**WORK INSTRUCTIONS:** Your task is to write out the complete listing exactly as it is shown.

* begin PROVIDED MATERIAL *

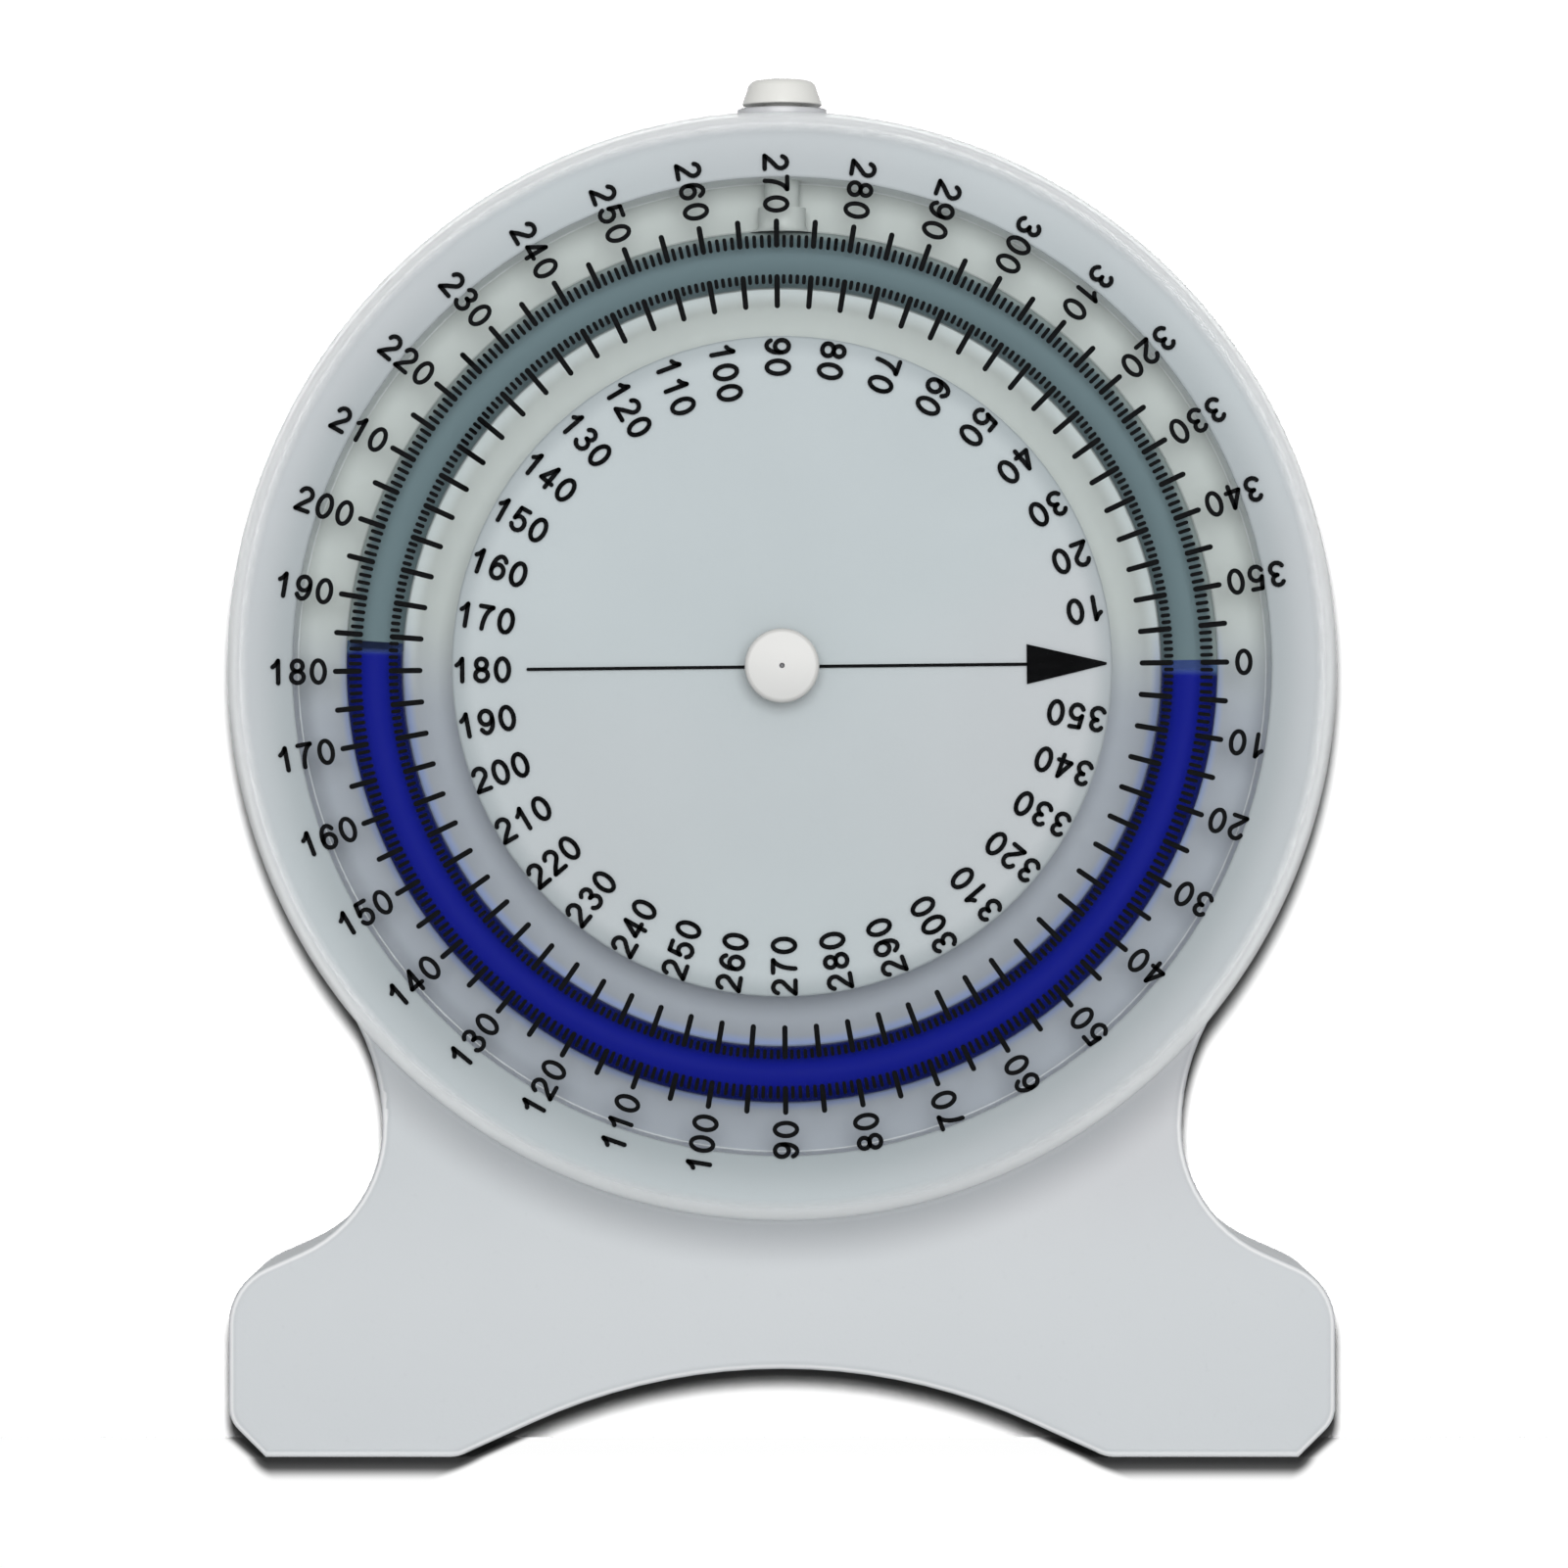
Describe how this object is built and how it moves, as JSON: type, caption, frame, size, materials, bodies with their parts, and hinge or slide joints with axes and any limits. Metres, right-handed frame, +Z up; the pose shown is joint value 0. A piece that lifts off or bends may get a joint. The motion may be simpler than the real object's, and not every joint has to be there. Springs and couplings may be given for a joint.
{
  "type": "inclinometer",
  "caption": "Desk inclinometer with a moulded stand, a ring tube half full of blue liquid and a clear turning dial with degree scales.",
  "frame": {"origin": "on the resting surface under the middle of the object, midway between its front and back", "axes": "+X to the right seen from the front, +Y backwards from the dial, +Z up"},
  "size_m": [0.1016, 0.0244, 0.1267],
  "materials": {
    "housing_plastic": "pale grey moulded plastic, fine satin",
    "cover_plastic": "pale grey moulded plastic, finely textured",
    "screw_steel": "zinc plated, turned heads",
    "tube_clear": "clear, polished",
    "gasket_rubber": "soft grey silicone",
    "plug_plastic": "cream white, semi gloss",
    "bush_brass": "turned",
    "dial_clear": "clear, polished, with black printed scales",
    "pin_plastic": "white moulded plastic, satin, with a small dimple at its gate",
    "washer_nylon": "natural nylon",
    "spring_steel": "hardened and oiled",
    "liquid_blue": "deep blue liquid"
  },
  "bodies": {
    "housing": {"front_housing": "housing_plastic", "rear_cover": "cover_plastic", "cover_screws": "screw_steel", "fluid_tube": "tube_clear", "filler_stem": "tube_clear", "plug_gasket": "gasket_rubber", "filler_plug": "plug_plastic", "pivot_bush": "bush_brass"},
    "dial": {"dial_disc": "dial_clear", "pivot_pin": "pin_plastic", "friction_washer": "washer_nylon", "spring_washer": "spring_steel", "backing_washer": "screw_steel", "retaining_clip": "spring_steel"},
    "liquid": {"liquid_column": "liquid_blue"}
  },
  "joints": [
    {"name": "dial_turn", "type": "hinge", "parent": "housing", "child": "dial", "pos_m": [0, 0, 0.0726], "axis": [0, -1, 0], "continuous": true},
    {"name": "liquid_swing", "type": "hinge", "parent": "housing", "child": "liquid", "pos_m": [0, 0, 0.0726], "axis": [0, -1, 0], "continuous": true}
  ]
}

* end PROVIDED MATERIAL *

**RESULT FOR THIS EXERCISE:**
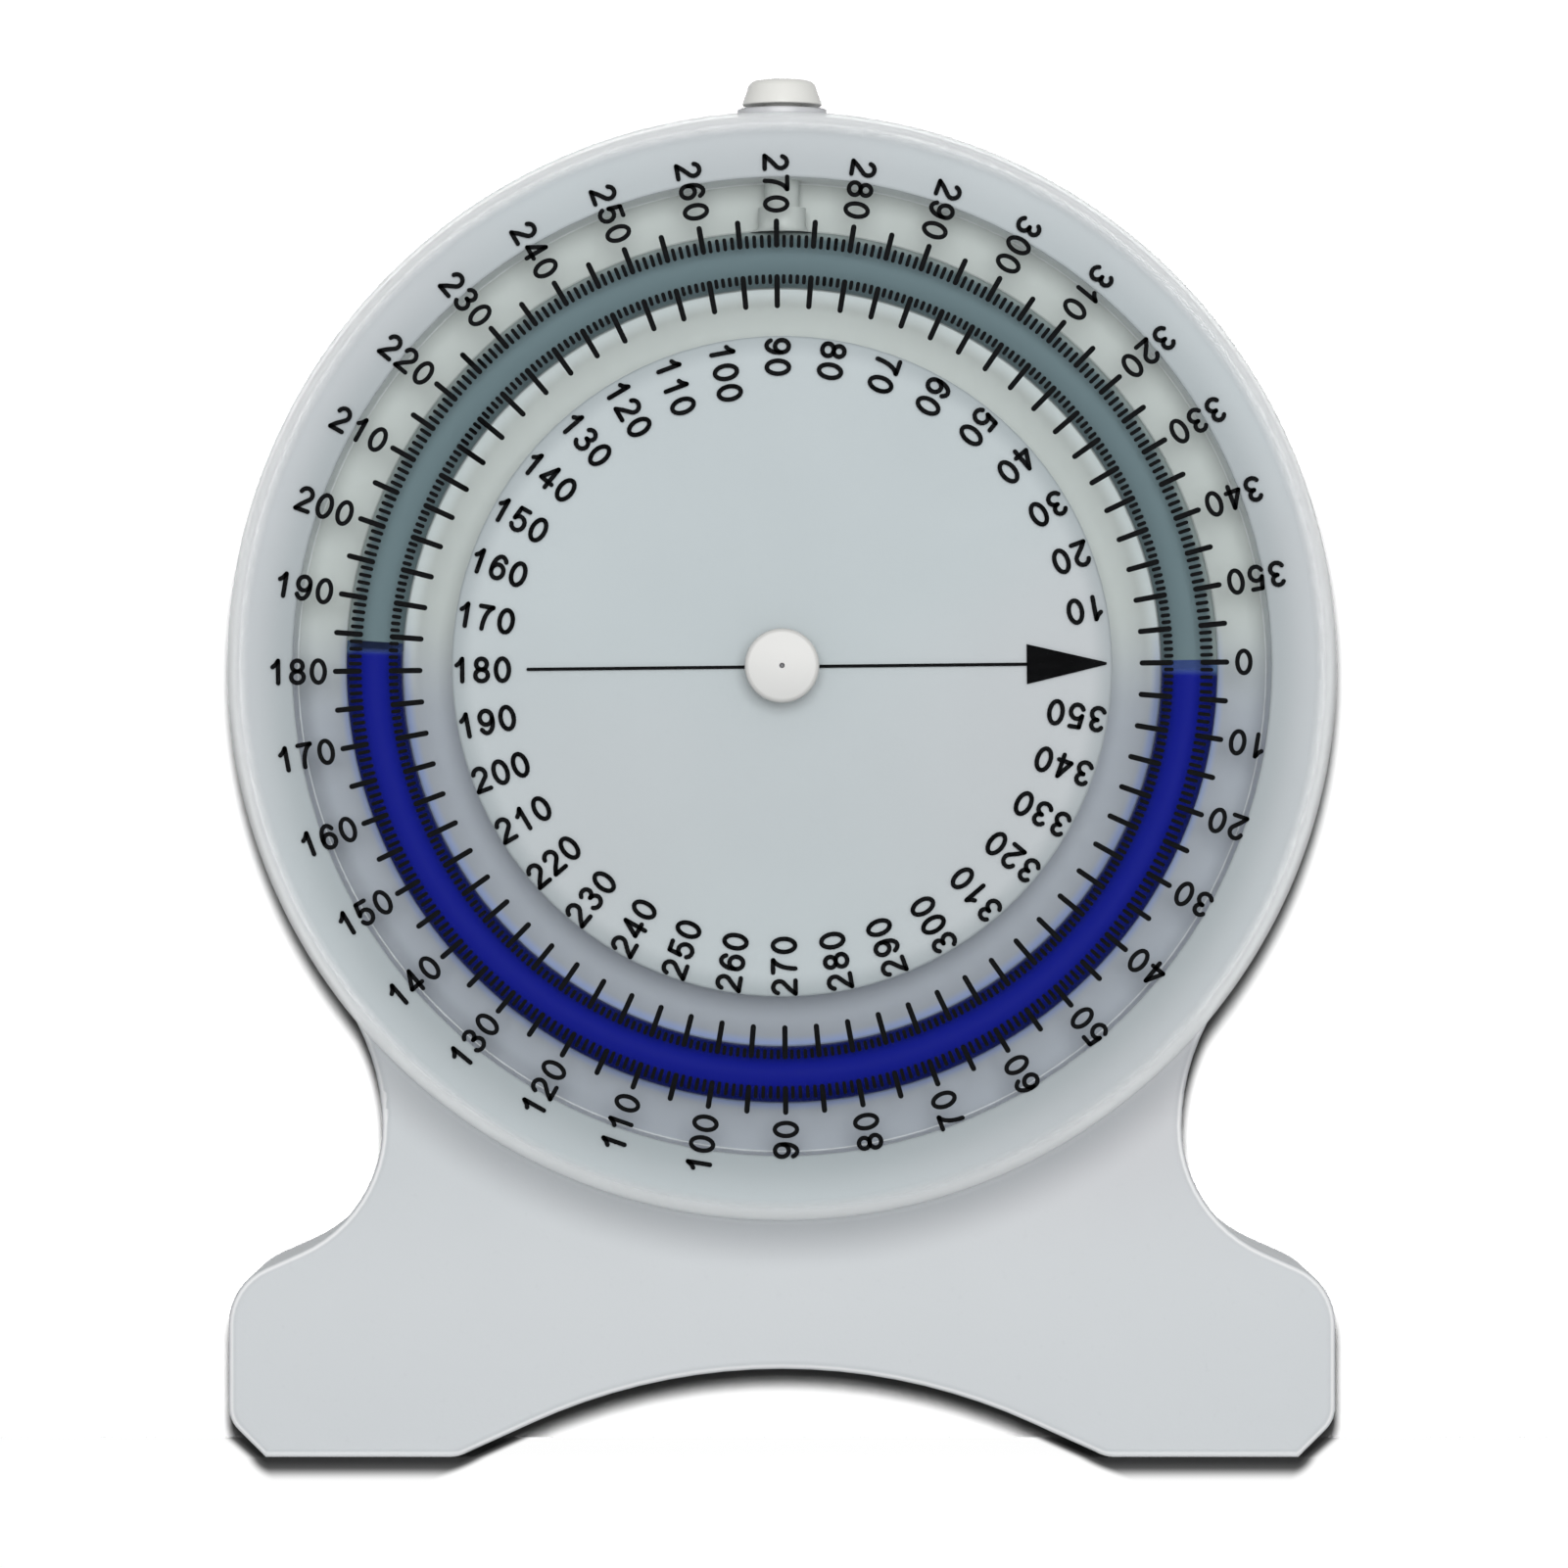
Describe how this object is built and how it moves, as JSON: type, caption, frame, size, materials, bodies with their parts, and hinge or slide joints with axes and any limits. Metres, right-handed frame, +Z up; the pose shown is joint value 0. A piece that lifts off or bends may get a joint. The motion may be simpler than the real object's, and not every joint has to be there. Springs and couplings may be given for a joint.
{
  "type": "inclinometer",
  "caption": "Desk inclinometer with a moulded stand, a ring tube half full of blue liquid and a clear turning dial with degree scales.",
  "frame": {"origin": "on the resting surface under the middle of the object, midway between its front and back", "axes": "+X to the right seen from the front, +Y backwards from the dial, +Z up"},
  "size_m": [0.1016, 0.0244, 0.1267],
  "materials": {
    "housing_plastic": "pale grey moulded plastic, fine satin",
    "cover_plastic": "pale grey moulded plastic, finely textured",
    "screw_steel": "zinc plated, turned heads",
    "tube_clear": "clear, polished",
    "gasket_rubber": "soft grey silicone",
    "plug_plastic": "cream white, semi gloss",
    "bush_brass": "turned",
    "dial_clear": "clear, polished, with black printed scales",
    "pin_plastic": "white moulded plastic, satin, with a small dimple at its gate",
    "washer_nylon": "natural nylon",
    "spring_steel": "hardened and oiled",
    "liquid_blue": "deep blue liquid"
  },
  "bodies": {
    "housing": {"front_housing": "housing_plastic", "rear_cover": "cover_plastic", "cover_screws": "screw_steel", "fluid_tube": "tube_clear", "filler_stem": "tube_clear", "plug_gasket": "gasket_rubber", "filler_plug": "plug_plastic", "pivot_bush": "bush_brass"},
    "dial": {"dial_disc": "dial_clear", "pivot_pin": "pin_plastic", "friction_washer": "washer_nylon", "spring_washer": "spring_steel", "backing_washer": "screw_steel", "retaining_clip": "spring_steel"},
    "liquid": {"liquid_column": "liquid_blue"}
  },
  "joints": [
    {"name": "dial_turn", "type": "hinge", "parent": "housing", "child": "dial", "pos_m": [0, 0, 0.0726], "axis": [0, -1, 0], "continuous": true},
    {"name": "liquid_swing", "type": "hinge", "parent": "housing", "child": "liquid", "pos_m": [0, 0, 0.0726], "axis": [0, -1, 0], "continuous": true}
  ]
}